## Directions for this task
Write out every entry exactly as it appears.

※

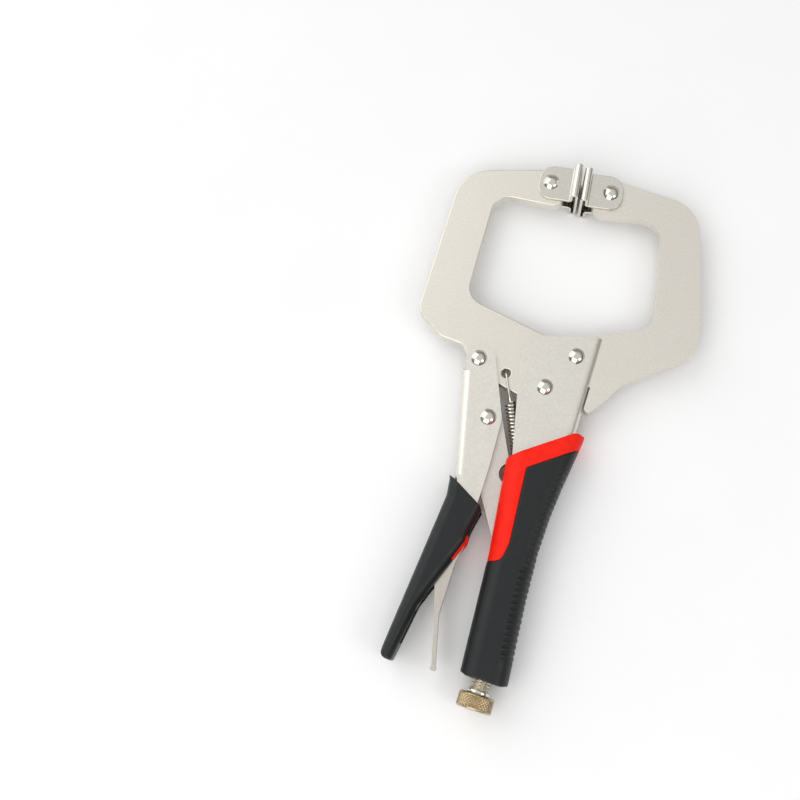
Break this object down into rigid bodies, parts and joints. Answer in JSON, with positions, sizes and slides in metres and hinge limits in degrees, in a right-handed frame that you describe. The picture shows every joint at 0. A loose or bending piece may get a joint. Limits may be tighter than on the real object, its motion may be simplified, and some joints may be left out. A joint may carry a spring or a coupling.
{
  "type": "locking c clamp",
  "caption": "Locking C clamp with swivel pads, toggle link, adjusting screw, release lever and black grips with a red band, drawn closed.",
  "frame": {"origin": "centre of the footprint, on the plane of the surface that the clamp lies on", "axes": "+Z along every pivot, +Y along the handle from the screw's knob to the jaws, +X from the moving jaw to the fixed jaw"},
  "size_m": [0.1418, 0.28, 0.023],
  "materials": {
    "plated_sheet": "satin nickel plate on pressed sheet steel",
    "plated_jaw": "satin nickel plate on forged steel",
    "bright_steel": "bright nickel plate",
    "screw": "bright plated thread",
    "knob": "knurled, brass coloured plate",
    "black_rubber": "satin moulded rubber",
    "red_rubber": "satin moulded rubber"
  },
  "bodies": {
    "handle": {"handle_body": "plated_sheet", "fixed_jaw": "plated_jaw", "fixed_jaw_rivet": "bright_steel", "jaw_pivot_rivet": "bright_steel", "handle_grip": "black_rubber", "handle_grip_band": "red_rubber", "return_spring": "bright_steel"},
    "moving_jaw": {"moving_jaw": "plated_jaw"},
    "lever": {"operating_lever": "plated_sheet", "lever_pivot_rivet": "bright_steel", "link_rivet": "bright_steel", "release_lever_rivet": "bright_steel", "lever_grip": "black_rubber", "lever_grip_inlay": "red_rubber"},
    "link": {"toggle_link": "plated_jaw"},
    "release": {"release_lever": "plated_sheet"},
    "moving_pad": {"moving_pad": "plated_sheet", "moving_pad_rivet": "bright_steel"},
    "fixed_pad": {"fixed_pad": "plated_sheet", "fixed_pad_rivet": "bright_steel"},
    "collar": {"screw_collar": "bright_steel"},
    "screw": {"adjusting_screw": "screw", "screw_knob": "knob"}
  },
  "joints": [
    {"name": "jaw_swing", "type": "hinge", "parent": "handle", "child": "moving_jaw", "pos_m": [0.00404, 0.01976, 0.0115], "axis": [0, 0, 1], "range_deg": [0, 20], "deforming": ["return_spring"]},
    {"name": "lever_swing", "type": "hinge", "parent": "moving_jaw", "child": "lever", "pos_m": [-0.03196, 0.02476, 0.0115], "axis": [0, 0, 1], "range_deg": [-60, 0]},
    {"name": "link_swing", "type": "hinge", "parent": "lever", "child": "link", "pos_m": [-0.01846, -0.00324, 0.0115], "axis": [0, 0, 1], "range_deg": [0, 60]},
    {"name": "release_swing", "type": "hinge", "parent": "lever", "child": "release", "pos_m": [-0.01576, -0.06184, 0.0115], "axis": [0, 0, 1], "range_deg": [-12, 0]},
    {"name": "moving_pad_swivel", "type": "hinge", "parent": "moving_jaw", "child": "moving_pad", "pos_m": [-0.02416, 0.12826, 0.0115], "axis": [0, 0, 1], "range_deg": [-10, 10]},
    {"name": "fixed_pad_swivel", "type": "hinge", "parent": "handle", "child": "fixed_pad", "pos_m": [0.00734, 0.13086, 0.0115], "axis": [0, 0, 1], "range_deg": [-10, 10]},
    {"name": "screw_travel", "type": "slide", "parent": "handle", "child": "collar", "axis": [0, -1, 0], "range_m": [0, 0.018]},
    {"name": "screw_turn", "type": "hinge", "parent": "collar", "child": "screw", "pos_m": [0.01604, -0.10524, 0.0115], "axis": [0, -1, 0], "range_deg": [0, 4320]}
  ],
  "couplings": [
    {"joint": "lever_swing", "follows": "jaw_swing", "ratio": -2.99},
    {"joint": "link_swing", "follows": "jaw_swing", "ratio": 2.99},
    {"joint": "fixed_pad_swivel", "follows": "moving_pad_swivel", "ratio": 1},
    {"joint": "screw_turn", "follows": "screw_travel", "rad_per_m": 4188.8}
  ]
}
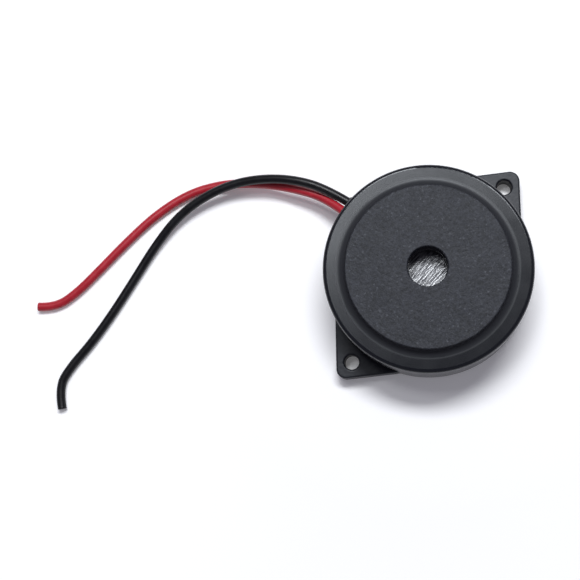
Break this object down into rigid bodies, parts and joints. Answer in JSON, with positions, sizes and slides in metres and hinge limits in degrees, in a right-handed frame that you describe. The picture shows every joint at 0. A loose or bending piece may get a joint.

※

## Task result
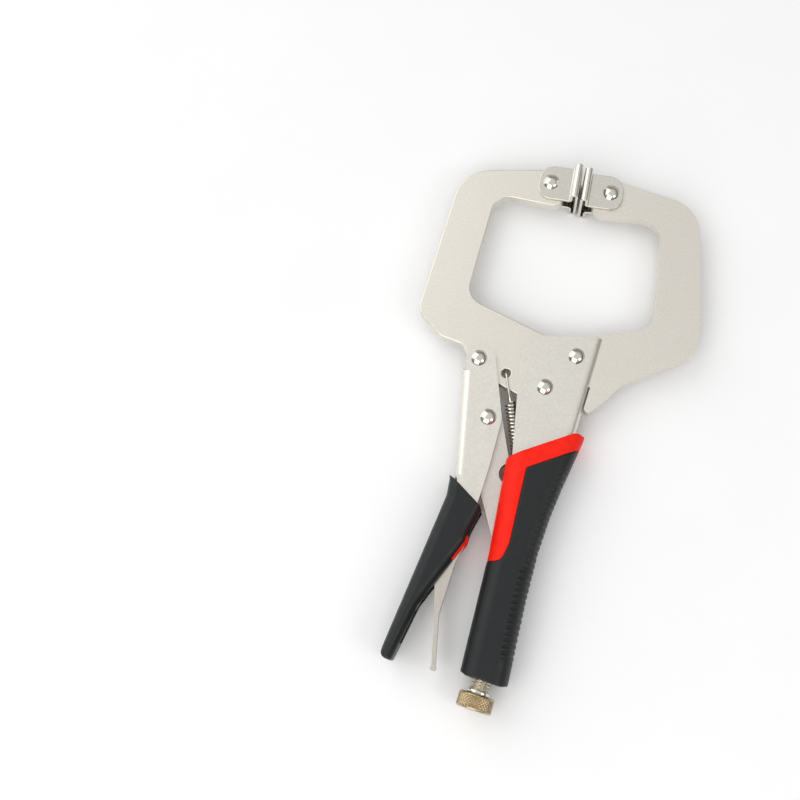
Break this object down into rigid bodies, parts and joints. Answer in JSON, with positions, sizes and slides in metres and hinge limits in degrees, in a right-handed frame that you describe. The picture shows every joint at 0. A loose or bending piece may get a joint. Limits may be tighter than on the real object, its motion may be simplified, and some joints may be left out. A joint may carry a spring or a coupling.
{
  "type": "locking c clamp",
  "caption": "Locking C clamp with swivel pads, toggle link, adjusting screw, release lever and black grips with a red band, drawn closed.",
  "frame": {"origin": "centre of the footprint, on the plane of the surface that the clamp lies on", "axes": "+Z along every pivot, +Y along the handle from the screw's knob to the jaws, +X from the moving jaw to the fixed jaw"},
  "size_m": [0.1418, 0.28, 0.023],
  "materials": {
    "plated_sheet": "satin nickel plate on pressed sheet steel",
    "plated_jaw": "satin nickel plate on forged steel",
    "bright_steel": "bright nickel plate",
    "screw": "bright plated thread",
    "knob": "knurled, brass coloured plate",
    "black_rubber": "satin moulded rubber",
    "red_rubber": "satin moulded rubber"
  },
  "bodies": {
    "handle": {"handle_body": "plated_sheet", "fixed_jaw": "plated_jaw", "fixed_jaw_rivet": "bright_steel", "jaw_pivot_rivet": "bright_steel", "handle_grip": "black_rubber", "handle_grip_band": "red_rubber", "return_spring": "bright_steel"},
    "moving_jaw": {"moving_jaw": "plated_jaw"},
    "lever": {"operating_lever": "plated_sheet", "lever_pivot_rivet": "bright_steel", "link_rivet": "bright_steel", "release_lever_rivet": "bright_steel", "lever_grip": "black_rubber", "lever_grip_inlay": "red_rubber"},
    "link": {"toggle_link": "plated_jaw"},
    "release": {"release_lever": "plated_sheet"},
    "moving_pad": {"moving_pad": "plated_sheet", "moving_pad_rivet": "bright_steel"},
    "fixed_pad": {"fixed_pad": "plated_sheet", "fixed_pad_rivet": "bright_steel"},
    "collar": {"screw_collar": "bright_steel"},
    "screw": {"adjusting_screw": "screw", "screw_knob": "knob"}
  },
  "joints": [
    {"name": "jaw_swing", "type": "hinge", "parent": "handle", "child": "moving_jaw", "pos_m": [0.00404, 0.01976, 0.0115], "axis": [0, 0, 1], "range_deg": [0, 20], "deforming": ["return_spring"]},
    {"name": "lever_swing", "type": "hinge", "parent": "moving_jaw", "child": "lever", "pos_m": [-0.03196, 0.02476, 0.0115], "axis": [0, 0, 1], "range_deg": [-60, 0]},
    {"name": "link_swing", "type": "hinge", "parent": "lever", "child": "link", "pos_m": [-0.01846, -0.00324, 0.0115], "axis": [0, 0, 1], "range_deg": [0, 60]},
    {"name": "release_swing", "type": "hinge", "parent": "lever", "child": "release", "pos_m": [-0.01576, -0.06184, 0.0115], "axis": [0, 0, 1], "range_deg": [-12, 0]},
    {"name": "moving_pad_swivel", "type": "hinge", "parent": "moving_jaw", "child": "moving_pad", "pos_m": [-0.02416, 0.12826, 0.0115], "axis": [0, 0, 1], "range_deg": [-10, 10]},
    {"name": "fixed_pad_swivel", "type": "hinge", "parent": "handle", "child": "fixed_pad", "pos_m": [0.00734, 0.13086, 0.0115], "axis": [0, 0, 1], "range_deg": [-10, 10]},
    {"name": "screw_travel", "type": "slide", "parent": "handle", "child": "collar", "axis": [0, -1, 0], "range_m": [0, 0.018]},
    {"name": "screw_turn", "type": "hinge", "parent": "collar", "child": "screw", "pos_m": [0.01604, -0.10524, 0.0115], "axis": [0, -1, 0], "range_deg": [0, 4320]}
  ],
  "couplings": [
    {"joint": "lever_swing", "follows": "jaw_swing", "ratio": -2.99},
    {"joint": "link_swing", "follows": "jaw_swing", "ratio": 2.99},
    {"joint": "fixed_pad_swivel", "follows": "moving_pad_swivel", "ratio": 1},
    {"joint": "screw_turn", "follows": "screw_travel", "rad_per_m": 4188.8}
  ]
}
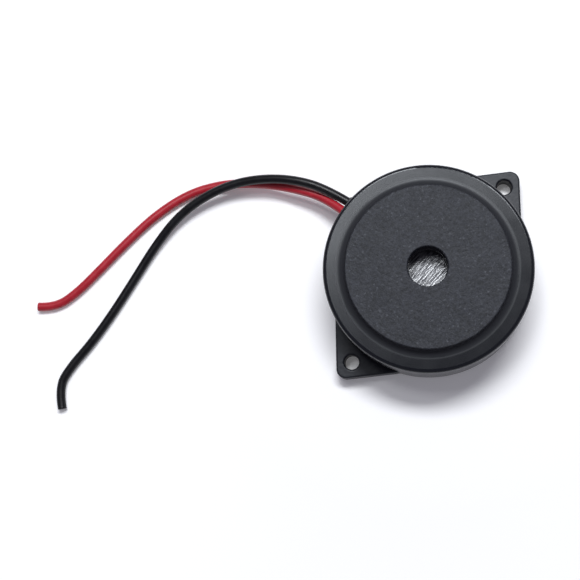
Break this object down into rigid bodies, parts and joints. Answer in JSON, with positions, sizes and slides in metres and hinge limits in degrees, in a right-handed frame that you describe. The picture shows every joint at 0. A loose or bending piece may get a joint.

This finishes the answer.